The term onyx itself carries a complicated history. Strictly, onyx is banded chalcedony; the solid black material produced by the sugar-acid treatment is more accurately described as dyed black chalcedony. Nevertheless, "black onyx" is deeply entrenched in commercial usage and is unlikely to be displaced. Laboratory reports from GIA and equivalent bodies will typically note the material as chalcedony with an indication of treatment.
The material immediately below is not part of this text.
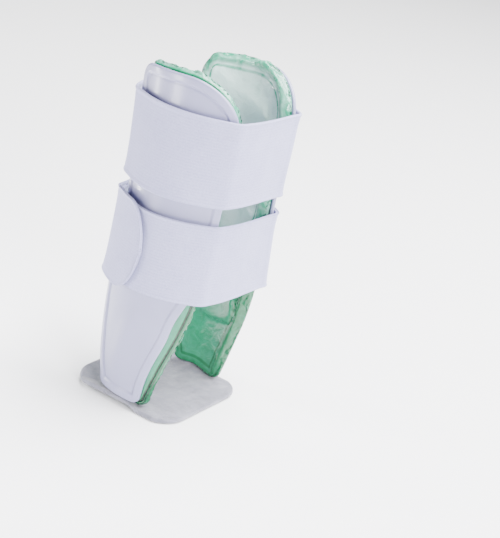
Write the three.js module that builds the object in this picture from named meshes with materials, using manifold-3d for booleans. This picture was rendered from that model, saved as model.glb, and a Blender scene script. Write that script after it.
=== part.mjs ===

Pricing reflects the treated nature of the material. Black onyx is an affordable, widely available commercial stone; its value lies in its appearance, workability, and long association with mourning jewellery, men's accessories, and graphic black-and-white jewellery design rather than in rarity. Fine antique pieces set with black onyx — Art Deco jewellery in particular, where the stone's flat, geometric black surface was prized — may carry significant value as objects of craft and design, but this value is attributable to the jewellery itself rather than to the stone as a rare gem material.

Historical and Cultural Context

Black onyx has been used in jewellery and decorative objects since antiquity, though the material available to ancient craftsmen was almost certainly naturally coloured or dyed by cruder means. The Roman writer Pliny the Elder described onyx and its uses in the first century CE. The stone's association with mourning and funerary jewellery became particularly pronounced in Victorian England, where jet, black glass (French jet), and black onyx were all employed in mourning dress following the death of Prince Albert in 1861. The sugar-acid treatment, industrialised in Idar-Oberstein during roughly the same era, made black onyx available at a scale that could meet this demand.

In the twentieth century, black onyx became a staple of Art Deco jewellery, prized by Cartier, Van Cleef & Arpels, and other leading maisons for its graphic contrast against platinum, diamonds, and coral. These associations have sustained its popularity through to the present day.